Il devrait aller sans dire qu'un ouvrage de ce genre trouve ses fondements en une connaissance rigoureuse des partitions, des articles critiques de l'époque concernée, du paysage culturel de ce temps-là, du contexte historique, politique et social dans lequel naquit une œuvre. Il devrait aller sans dire qu'un biographe s'accorde la chance de mettre en péril ses propres idées reçues en se plongeant dans la vie même de son sujet via sa correspondance et tout souvenir provenant de ses entourages proches et moins proches. Il devrait aller sans dire qu'une approche critique de ce que purent écrire d'autres biographes – qu'ils soient polonais, anglais, allemand ou français – saura seule donner au nouveau volume la dimension à laquelle il prétend.
En se lançant dans l'œuvre et la vie de Karol Szymanowski, Didier van Moere n'est certes pas allé au plus facile. Voilà une musique que les musicographes disent volontiers connaître et même, parfois, aimer bien, mais sur laquelle ils n'écrivent pas ou peu, du bout des doigts. Voilà une musique dont les interprètes saluent de vive voix les qualités mais qu'ils honorent encore trop rarement. Paradoxalement, sa représentation discographique est tout à fait respectable. Qu'un musicologue soit suffisamment convaincu de l'intérêt de son sujet pour étudier patiemment chaque partition paraît aller de soi.

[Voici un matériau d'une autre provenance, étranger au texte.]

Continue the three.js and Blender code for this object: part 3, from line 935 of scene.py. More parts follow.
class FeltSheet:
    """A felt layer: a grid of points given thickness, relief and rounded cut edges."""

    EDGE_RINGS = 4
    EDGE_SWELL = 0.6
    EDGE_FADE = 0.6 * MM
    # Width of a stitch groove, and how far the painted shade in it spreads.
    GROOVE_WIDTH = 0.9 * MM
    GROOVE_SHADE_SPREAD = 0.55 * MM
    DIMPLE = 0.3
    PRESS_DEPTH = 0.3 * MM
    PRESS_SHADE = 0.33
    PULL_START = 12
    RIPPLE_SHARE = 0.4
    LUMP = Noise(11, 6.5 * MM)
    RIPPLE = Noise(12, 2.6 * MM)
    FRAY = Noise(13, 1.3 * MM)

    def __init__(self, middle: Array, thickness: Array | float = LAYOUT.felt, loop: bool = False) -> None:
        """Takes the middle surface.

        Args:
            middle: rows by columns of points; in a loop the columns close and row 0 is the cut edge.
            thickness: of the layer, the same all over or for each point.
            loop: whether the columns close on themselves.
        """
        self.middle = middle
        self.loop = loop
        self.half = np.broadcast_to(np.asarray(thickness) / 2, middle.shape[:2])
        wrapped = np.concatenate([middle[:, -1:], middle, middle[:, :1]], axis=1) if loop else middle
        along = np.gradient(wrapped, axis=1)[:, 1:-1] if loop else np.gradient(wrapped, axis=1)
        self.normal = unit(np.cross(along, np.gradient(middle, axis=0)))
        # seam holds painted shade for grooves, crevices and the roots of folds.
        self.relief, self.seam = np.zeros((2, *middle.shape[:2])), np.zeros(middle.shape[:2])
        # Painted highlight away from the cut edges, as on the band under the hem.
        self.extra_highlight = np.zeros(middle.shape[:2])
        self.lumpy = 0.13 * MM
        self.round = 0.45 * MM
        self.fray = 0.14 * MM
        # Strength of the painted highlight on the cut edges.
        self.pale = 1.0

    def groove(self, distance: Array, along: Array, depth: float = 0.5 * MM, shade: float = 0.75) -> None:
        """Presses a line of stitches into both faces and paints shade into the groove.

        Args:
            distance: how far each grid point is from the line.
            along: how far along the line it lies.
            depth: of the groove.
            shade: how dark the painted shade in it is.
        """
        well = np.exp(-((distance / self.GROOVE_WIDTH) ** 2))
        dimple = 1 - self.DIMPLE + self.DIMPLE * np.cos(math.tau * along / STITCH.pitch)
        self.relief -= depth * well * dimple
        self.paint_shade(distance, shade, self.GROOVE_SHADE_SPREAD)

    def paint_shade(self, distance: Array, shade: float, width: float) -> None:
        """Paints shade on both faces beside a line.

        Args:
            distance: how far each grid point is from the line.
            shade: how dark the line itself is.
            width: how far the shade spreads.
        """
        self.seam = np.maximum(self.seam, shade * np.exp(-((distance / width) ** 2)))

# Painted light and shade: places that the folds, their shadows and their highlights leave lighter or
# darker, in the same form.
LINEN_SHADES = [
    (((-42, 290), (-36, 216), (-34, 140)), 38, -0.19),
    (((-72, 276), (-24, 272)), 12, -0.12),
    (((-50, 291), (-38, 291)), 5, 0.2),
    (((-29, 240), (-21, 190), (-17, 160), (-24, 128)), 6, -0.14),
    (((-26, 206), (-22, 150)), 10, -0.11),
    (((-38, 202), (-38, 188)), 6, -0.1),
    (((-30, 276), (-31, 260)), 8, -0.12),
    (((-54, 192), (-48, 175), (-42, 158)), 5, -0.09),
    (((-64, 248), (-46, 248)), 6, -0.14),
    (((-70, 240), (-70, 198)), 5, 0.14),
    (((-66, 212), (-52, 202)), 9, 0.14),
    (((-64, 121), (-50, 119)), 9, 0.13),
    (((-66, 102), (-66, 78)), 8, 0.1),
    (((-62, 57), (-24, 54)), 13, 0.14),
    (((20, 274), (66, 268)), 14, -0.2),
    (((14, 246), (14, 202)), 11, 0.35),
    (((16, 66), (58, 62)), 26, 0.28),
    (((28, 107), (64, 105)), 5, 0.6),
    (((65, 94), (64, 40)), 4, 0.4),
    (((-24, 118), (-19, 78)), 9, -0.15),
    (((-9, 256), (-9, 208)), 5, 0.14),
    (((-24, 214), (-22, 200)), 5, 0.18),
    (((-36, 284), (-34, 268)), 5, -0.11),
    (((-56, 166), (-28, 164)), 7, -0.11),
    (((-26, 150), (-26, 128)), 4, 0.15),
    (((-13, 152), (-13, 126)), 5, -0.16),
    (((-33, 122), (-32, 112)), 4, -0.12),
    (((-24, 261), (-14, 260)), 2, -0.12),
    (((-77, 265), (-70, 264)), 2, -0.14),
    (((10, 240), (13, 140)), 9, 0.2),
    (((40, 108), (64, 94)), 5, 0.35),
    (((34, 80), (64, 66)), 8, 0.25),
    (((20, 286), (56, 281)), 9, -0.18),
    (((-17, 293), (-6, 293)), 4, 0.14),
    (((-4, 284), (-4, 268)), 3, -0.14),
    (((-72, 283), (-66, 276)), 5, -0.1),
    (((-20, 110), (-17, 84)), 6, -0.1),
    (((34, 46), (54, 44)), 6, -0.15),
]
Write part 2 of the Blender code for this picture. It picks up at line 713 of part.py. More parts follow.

De là à s'atteler à l'écriture d'une biographie, ce qui induit de s'immerger dans la culture polonaise de la fin du XIXe siècle au milieu du XXe, il y avait un pas qu'a franchi l'auteur du présent livre avec un tel souci d'exactitude qu'il traduisit du polonais en français les lettres de Szymanowski. C'est une grande chose que de livrer un ouvrage qui manque à notre culture ; c'est une chose plus grande encore que d'en livrer un dont de nombreux lecteurs ignoraient eux-mêmes qu'il leur manquât.
Des étés d'enfance à Tymoszówka à une mort lente à Lausanne, ce livre suit pas à pas Szymanowski, de projets en œuvres, de rêveries en pensées, d'espoirs en déceptions, d'escapades ensoleillées en angoisses de sanatoriums, d'amours en solitude, à travers chaque élan créateur, qu'il soit accompagné de fougue, de rage ou de plaisir. L'on aborde le territoire des poètes et des peintres de La Jeune Pologne, on découvre Zakopane et l'idéal d'authenticité qu'il put représenter, on apprend à quel point la patrie même du compositeur lui fit tort en ne le reconnaissant pas. Voilà une somme que je conseillerai de lire lentement, en prenant le temps de s'arrêter pour écouter les œuvres dont les analyses surviennent au fil du texte, et, puisque la toile nous en offre la possibilité instantanée, en regardant les travaux des symbolistes polonais. Une imprégnation foisonnante récompensera cette patience.